I appreciate his honesty and you do feel that he is a genuine and passionate man who wants nothing but the best for the Adelphi. But recent history is against Joe and his team. The Adelphi shot to fame in 1997 when it became a figure of fun as star of the BBC’s first ‘docu-soap.’

The eight-part series laid bare the trials and traumas of a struggling hotel – from the indoor barbecue which smoked out the banqueting hall to on-screen verbal battles in the kitchens between chefs and managers.

Staff became overnight stars for all the wrong reasons and, after being branded the real-life Fawlty Towers, the series attracted 11 million viewers. Ironically, hotel bookings went up 20 per cent.

Today, they prefert to focus on the future as well as the origins of this iconic Liverpool hotel.‘There were two 18th century town houses on this site which were converted by William and Joseph Ewart to form the first Adelphi Hotel in 1827,’ says Joe. ‘Then, an experienced London hotelier, James Radley, enlarged it further and its fame spread across Europe.’

Radley put The Adelphi on the map with one commentator declaring: ‘The premises were run as efficiently as a Swiss watch. No hurry or bustle was observed in the building; it had about it the calmful atmosphere of a private home.’

Joe and I embark upon a tour of the hotel and that nautical term for a journey is significant as several rooms are replicas from the ill-fated Titanic. The magnificent Sefton Suite is a copy of the first class smoking room found on the ship but today it is regularly and sumptuously dressed for wedding breakfasts.

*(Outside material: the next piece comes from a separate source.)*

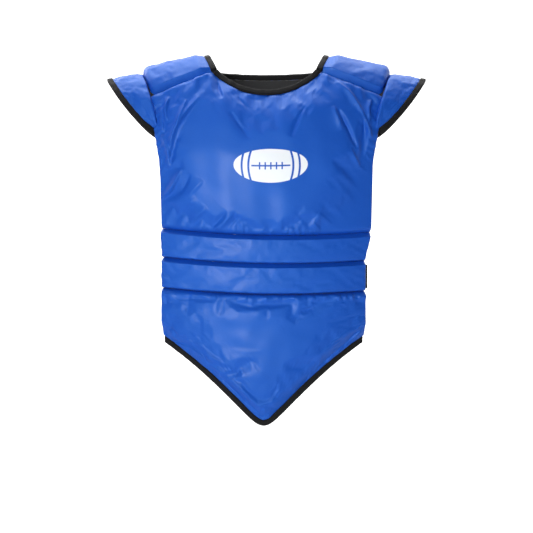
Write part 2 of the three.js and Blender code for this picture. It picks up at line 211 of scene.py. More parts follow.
def drape(side, x, z):
    """How the worn front hangs: the folds bow down in the middle, the wearer's right end sits
    higher, and the lower part lies a little to the wearer's right. Returns shifts in x and z."""
    if side == BACK:
        return 0 * x, 0 * z
    low = ease((ARMHOLE_Z - z) / 200) * (1 - ease((-455 - z) / 110))
    bow = HANG["bow"] * ((np.abs(x) / HANG["half"]) ** 2 - HANG["level"]) * low
    tilt = -HANG["tilt"] * x / HANG["half"] * low
    sway = -HANG["sway"] * ease((SEAM_1 + 20 - z) / 90)
    return sway, bow + tilt


# ------------------------------------------------------------------ sheets
class Sheet:
    """A curved surface read by the fractions p and q, with a finished thickness."""

    def __init__(self, surface, outward, thickness):
        self.surface = surface
        self.thickness = thickness
        self.facing = 1.0
        middle = self.frame(np.array(0.5), np.array(0.5))[1]
        self.facing = float(np.sign(middle @ np.array(outward, float)))

    def frame(self, p, q):
        """The point, the outward normal and the two unit tangents at p and q."""
        step = 1e-4
        across = unit(self.surface(p + step, q) - self.surface(p - step, q))
        along = unit(self.surface(p, q + step) - self.surface(p, q - step))
        return self.surface(p, q), unit(np.cross(across, along)) * self.facing, across, along

    def span(self, axis, at):
        """Length in millimetres of the grid line across p (axis 0) or along q (axis 1)."""
        t = np.linspace(0, 1, 40)[:, None] + 0 * at[None, :]
        other = at[None, :] + 0 * t
        line = self.surface(t, other) if axis == 0 else self.surface(other, t)
        return np.linalg.norm(np.diff(line, axis=0), axis=-1).sum(axis=0)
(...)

We’ve all gone back to places we visited as a child and been disappointed in later life at how diminutive it now seems but this is not the case here. The main Hypostyle Hall is good example of this.

It used to be an open courtyard with first class rooms situated around it. Guests could take tea on balconies and watch the comings and goings. Today, there are many people doing just that. It’s busy but nicely relaxed.‘We have our own pastry chefs on site and our afternoon teas are very popular, as they were all those years ago, ‘ adds Joe. ‘This hotel was also famous for its French cuisine and we want to bring that back too.’

As well as the rooms, there are some 22 banqueting and conference suites that are serviced by over 300 staff, some of which have been working here for over 45 years.

‘Since I arrived, I’ve been struck by the loyalty of the team and their dedication to this Hotel. My youngest serving manager has been here for over ten years.’

Over the years, the Adelphi has made more than its fair share of notable guests from royalty to film stars. Roy Rogers famously rode his horse Trigger into the hotel in 1954. It was even rumoured he was so ill with flu that the horse was led into the bedroom to present him with flowers!

Politics have played their part in its history as well with the Labour Party regularly holding conferences here and Harold Wilson having a suite named after him. Sir Winston Churchill was another regular.

As we complete our tour, Joe turns and says: ‘I am very proud that I was given the opportunity to take over this iconic hotel. Very proud indeed.’ You can see he really means it. He and the team hope the Adelphi can be famous for all the right reasons.